THE Buhari Media Organisation, BMO, reacting to Atiku Abubakar, the PDP presidential candidate’s claim that he would pay “N33,000 as minimum wage” to over 100,000 staff, said “not even Dangote Group which is the largest conglomerate in West Africa has the number of staff claimed to be on Atiku’s payroll”.
Beyond this, shouldn’t we be worried? If indeed Atiku earns N30 million a year as earlier claimed, how can he afford to pay a 100,000 people N33,000 a month, fly hundreds of them to Dubai on private planes, etc., and still afford the upkeep of his wives, children, well-wishers, etc.? This economy of largesse where the mathematical equation doesn’t make sense, is part of the reason why our economy is in crisis when Nigeria isn’t awash with oil money, that is whenever the price of oil drops.
We have too many men and women living lives that their official “story” can’t really justify or explain. We also can’t afford to keep employing more political jobbers when the real productive elements of our economy have neither jobs nor prospects in a country where critical industries are comatose. If elections are simply a contest to keep politicians well-fed and merry, Nigerians know who to call.
It all begins with unsubstantiated promises such as reducing fuel price to N90 per litre despite analysts pointing out the landing cost of a liter of refined petrol is N158. On the subject of Atiku’s alleged “intimidation” because security and customs agents “screened” him at the airport, isn’t that due process for all incoming passengers to Nigeria, VIP or not?
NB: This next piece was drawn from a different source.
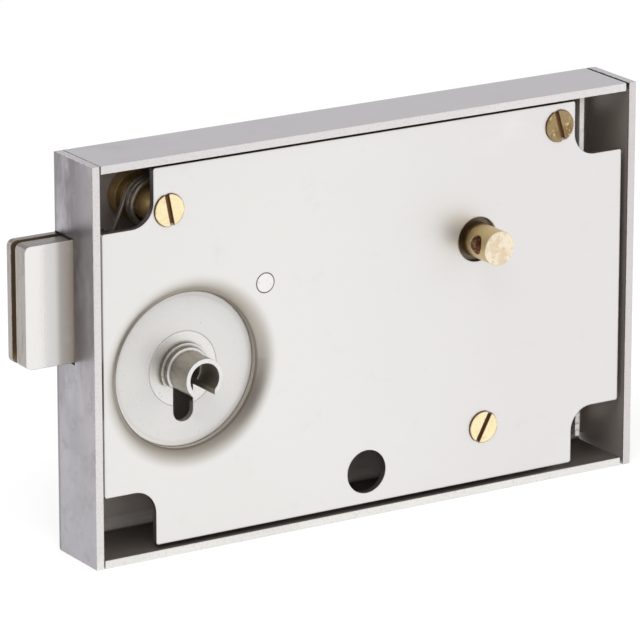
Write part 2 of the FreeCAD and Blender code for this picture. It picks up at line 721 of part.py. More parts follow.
def biarc(p0, t0, p1, t1):
    """Two arcs that join in the middle and keep the heading at both ends."""
    chord = p1 - p0
    both = t0 + t1
    a = both.dot(both) - 4
    b = -2 * chord.dot(both)
    c = chord.dot(chord)
    reach = (-b - math.sqrt(b * b - 4 * a * c)) / (2 * a)
    if reach < 0:
        reach = (-b + math.sqrt(b * b - 4 * a * c)) / (2 * a)
    q0 = p0 + t0 * reach
    q1 = p1 - t1 * reach
    middle = (q0 + q1) * 0.5
    arcs = []
    for start, corner, stop in ((p0, q0, middle), (middle, q1, p1)):
        half = (start - corner).getAngle(stop - corner) / 2
        radius = (start - corner).Length * math.tan(half)
        toward = ((start + stop) * 0.5 - corner).normalize()
        crown = corner + toward * (radius / math.sin(half) - radius)
        arcs.append(Part.Arc(start, crown, stop).toShape())
    return arcs


def main():
    os.makedirs("parts", exist_ok=True)
    save("case", make_case())
    save("cover_plate", make_cover())
    save("cover_screws", *[make_screw(p, a) for p, a in zip(SCREWS, SLOT_ANGLES)])
    save("spring_pillar", make_pillar(SPRING_SCREW, True))
    save("cover_pillars", *[make_pillar(p, False) for p in SCREWS[1:]])
    save("key_disc", make_disc())
    save("key_barrel", make_barrel())
    make_bolt()
    save("lever_post", make_post())
    save("guide_pin", make_guide_pin())
    save("lever_spring_stud", make_stud())
    save("partition", make_partition())
    save("spindle", make_spindle())
    save("follower", make_follower())
    save("return_spring", make_return_spring())
    for i in range(LEVERS):
        save("lever_%d" % (i + 1), make_lever(i))
        save("lever_spring_%d" % (i + 1), make_leaf(i))


main()
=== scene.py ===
import json
import math

import bpy
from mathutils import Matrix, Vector


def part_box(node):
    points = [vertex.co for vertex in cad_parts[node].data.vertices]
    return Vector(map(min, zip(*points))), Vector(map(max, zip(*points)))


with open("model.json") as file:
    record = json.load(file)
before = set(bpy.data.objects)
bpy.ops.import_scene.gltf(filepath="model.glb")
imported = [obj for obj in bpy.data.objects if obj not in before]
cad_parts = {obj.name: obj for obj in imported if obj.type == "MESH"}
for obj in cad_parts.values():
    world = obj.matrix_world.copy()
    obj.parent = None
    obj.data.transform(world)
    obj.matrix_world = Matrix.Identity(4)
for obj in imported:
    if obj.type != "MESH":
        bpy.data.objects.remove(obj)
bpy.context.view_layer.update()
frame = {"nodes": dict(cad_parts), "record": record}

MM = 1000.0  # millimetres in a metre: the materials are worked out in millimetres


# Places on the object in millimetres, read from the frame


def box(node):
    """A node's lowest and highest corners."""
    return [Vector(corner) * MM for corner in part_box(node)]


def middle(node):
    """The middle of a node's box."""
    low, high = box(node)
    return (low + high) / 2


def round_ends(node, apart=10.0, depth=0.05):
    """The middles of a node's separate front ends.

    Two ends are separate when they stand further apart than the given distance. Points within the given
    depth of the foremost one belong to an end.
    """
    points = [vertex.co * MM for vertex in frame["nodes"][node].data.vertices]
    front = min(point.y for point in points) + depth
    groups = []
    for point in points:
        if point.y < front:
            near = [group for group in groups if (group[0] - point).length < apart]
            if near:
                near[0].append(point)
            else:
                groups.append([point])
    ends = []
    for group in groups:
        low, high = (Vector([pick(point[i] for point in group) for i in range(3)]) for pick in (min, max))
        ends.append((low + high) / 2)
    return ends


CASE_LOW, CASE_HIGH = box("case")
SHEET = 1.8  # thickness of the case's sheet
CORE_FRONT = box("bolt_core_plate")[0].y
SPINDLE_END = box("spindle")[0].y
KEY_AXIS = middle("key_disc")
SPINDLE_AXIS = middle("spindle")
POST_AXIS = middle("lever_post")
SCREWS = round_ends("cover_screws")
SCREW_END = SCREWS[0].y
LAST_SCREW = max(SCREWS, key=lambda screw: screw.x + screw.z)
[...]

Why would a “reformer” reportedly object to his bags being checked: isn’t that routine procedure anywhere in the world, including for ministers, business people etc.? In fact, proper screening is vital in Africa and Asia given how easy it still is for many VIPs to smuggle arms and currency.
Tabia Princewill is a strategic communications consultant and public policy analyst. She is also the co-host and executive producer of a talk show, WALK THE TALK which airs on Channels TV.